Les grands noms, les noms populaires de cette époque, ceux qui sont restés dans la mémoire des hommes, sont ceux des reines, et non des rois ; ceux de Frédégonde et de Brunehaut. La seconde, fille du roi des Goths d’Espagne, esprit imbu de la culture romaine, femme pleine de grâce et d’insinuation, fut appelée, par son mariage avec Sigebert, dans la sauvage Ostrasie, dans cette Germanie gauloise, théâtre d’une invasion éternelle. Frédégonde, au contraire, génie tout barbare, s’empara de l’esprit du pauvre roi de Neustrie, roi grammairien et théologien, qui dut aux crimes de sa femme le nom de Néron de la France.
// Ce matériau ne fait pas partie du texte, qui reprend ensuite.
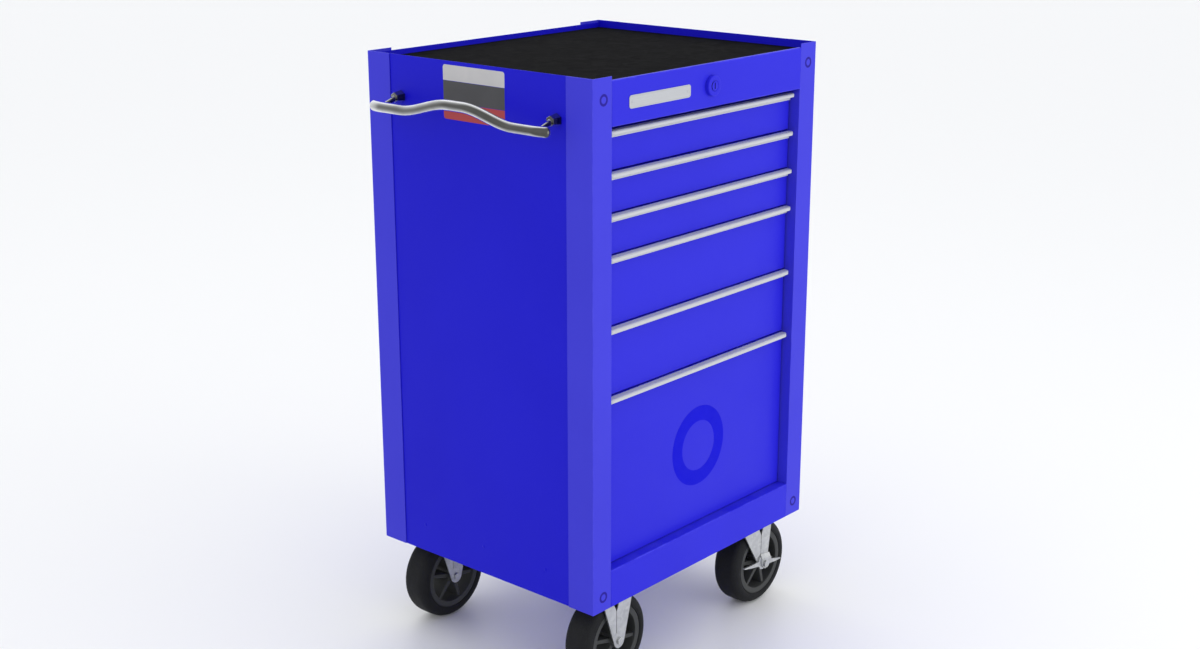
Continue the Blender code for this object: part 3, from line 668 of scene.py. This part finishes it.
# Nameplate: its size, its corners, and its middle from the post's left edge and the header's top
NAMEPLATE_WIDE = 0.170
NAMEPLATE_HIGH = 0.023
NAMEPLATE_CORNER = 0.0055
NAMEPLATE_IN = 0.180
NAMEPLATE_DOWN = 0.0425


def make_nameplate():
    """A blank plate with a raised rim and two small rivets."""
    low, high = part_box("header_panel")
    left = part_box("front_left_post")[0].x
    middle = Vector((left + NAMEPLATE_IN, low.y, high.z - NAMEPLATE_DOWN))
    bm = rounded_plate(NAMEPLATE_WIDE, NAMEPLATE_HIGH, PLATE, NAMEPLATE_CORNER)
    bm.normal_update()
    front = [face for face in bm.faces if face.normal.z > 0.9]
    bmesh.ops.inset_region(bm, faces=front, thickness=0.0012, depth=0)
    bmesh.ops.inset_region(bm, faces=front, thickness=0.0006, depth=-0.0005)
    for end in (-1, 1):
        rivet_x = end * (NAMEPLATE_WIDE / 2 - 0.0080)
        add_to(bm, rivets([(rivet_x, 0, PLATE * 0.6)], (0, 0, 1), 0.0022, 0.0008))
    bm.transform(facing(middle, (0, -1, 0)))
    piece("nameplate", bm, [NAMEPLATE], "cabinet")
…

Elle lui fit d’abord étrangler sa femme légitime, Galswinthe, sœur de Brunehaut ; puis ses beaux-fils y passèrent, puis son beau-frère Sigebert. Cette femme terrible, entourée d’hommes dévoués qu’elle fascinait de son génie meurtrier, dont elle troublait la raison par d’enivrants breuvages[1], frappait par eux

  1. Grégoire de Tours. Frédégonde donne un breuvage à deux clercs pour qu’ils aillent assassiner Childebert.